O objetivo é “proporcionar alívio aos pacientes mais afetados” em caso de dificuldades respiratórias ou angústia.
No entanto, com “a escassez de midazolam (Hypnovel) para adormecer, a falta de morfina assim como de seringas elétricas”, o Dr. Bernard Devalois, médico em cuidados paliativos em Bordeaux alerta contra “a tentação da eutanásia” que os cuidadores de lares de idosos podem sentir quando confrontados com os mesmos mergulhados em sofrimentos horríveis, como a asfixia.

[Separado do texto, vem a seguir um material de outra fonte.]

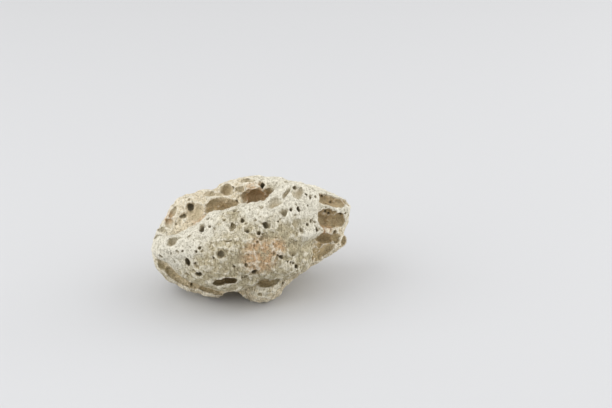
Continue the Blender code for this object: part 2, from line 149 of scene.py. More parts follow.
# Hollows of the underside, left between the three feet: (x, y, z) and half sizes. Millimetres.
UNDERCUTS = (
    (1.0, 5.0, 0.0, 9.0, 8.0, 5.0),
    (-30.0, 0.0, 1.0, 9.0, 9.0, 6.0),
    (31.0, 12.0, 0.0, 15.0, 18.0, 11.0),
    (0.0, 23.0, 0.5, 13.0, 7.0, 5.0),
    (-9.0, -9.0, 0.5, 8.0, 7.0, 4.6),
    (14.0, -8.0, 0.5, 7.0, 7.0, 4.6),
)

# The sides that smaller bubbles are placed from: azimuth and elevation of the line of sight.
FRONT = (0.0, FACE_LEAN)
TOP = (0.0, 90.0)
BACK = (180.0, 10.0)
LEFT = (-90.0, 5.0)
RIGHT = (90.0, 5.0)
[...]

Bernard Devalois lamenta, a esse respeito, “a ausência de um estoque estratégico de midazolam”, que ele afirma ter “proposto constituir, quinze anos atrás, no caso de uma pandemia”.
“Cuidado digno”
Morfina para aliviar dores e dificuldades respiratórias (dispnéia), midazolam (Hypnovel) para sedação (adormecer) e um medicamento para congestão brônquica, combinados, servem para amenizar o fim da vida, de acordo com o SFAP. Na ausência do Hypnovel, outros produtos injetáveis, como Valium ou Rivotril, são possíveis, mas “é um procedimento degradado”, julga o Dr. Devalois.
“Os sintomas respiratórios são muito provocadores de ansiedade. Os ansiolíticos melhoram o conforto do paciente. Alguns por via oral são úteis, mas não podem mais ser usados nos estágios finais do desconforto respiratório. Na fase de asfixia, a urgência é implementar sedação profunda muito rapidamente”, recomenda o Dr. Devalois.
As agências regionais de saúde (ARS) devem pedir às farmácias dos hospitais que forneçam estoques suficientes dos medicamentos necessários para asilos e pequenos hospitais, sugere ele.
O professor Claude Jeandel, presidente do Conselho Nacional de Geriatria Profissional, solicitou ao Ministro da Saúde o acesso aos medicamentos recomendados pelo SFAP “para tratamento digno da angústia respiratória asfixia do grande número de residentes que não têm hospitalização e que morrerão em asilos “.
O modelo atual não está adaptado ao atendimento estruturado de idosos e pessoas com doenças crônicas na cidade, observa o professor Guérin, culpa segundo ele, da ausência de médicos coordenadores nos asilos, com poderes para prescrever em situações de emergência e de enfermeiros noturnos.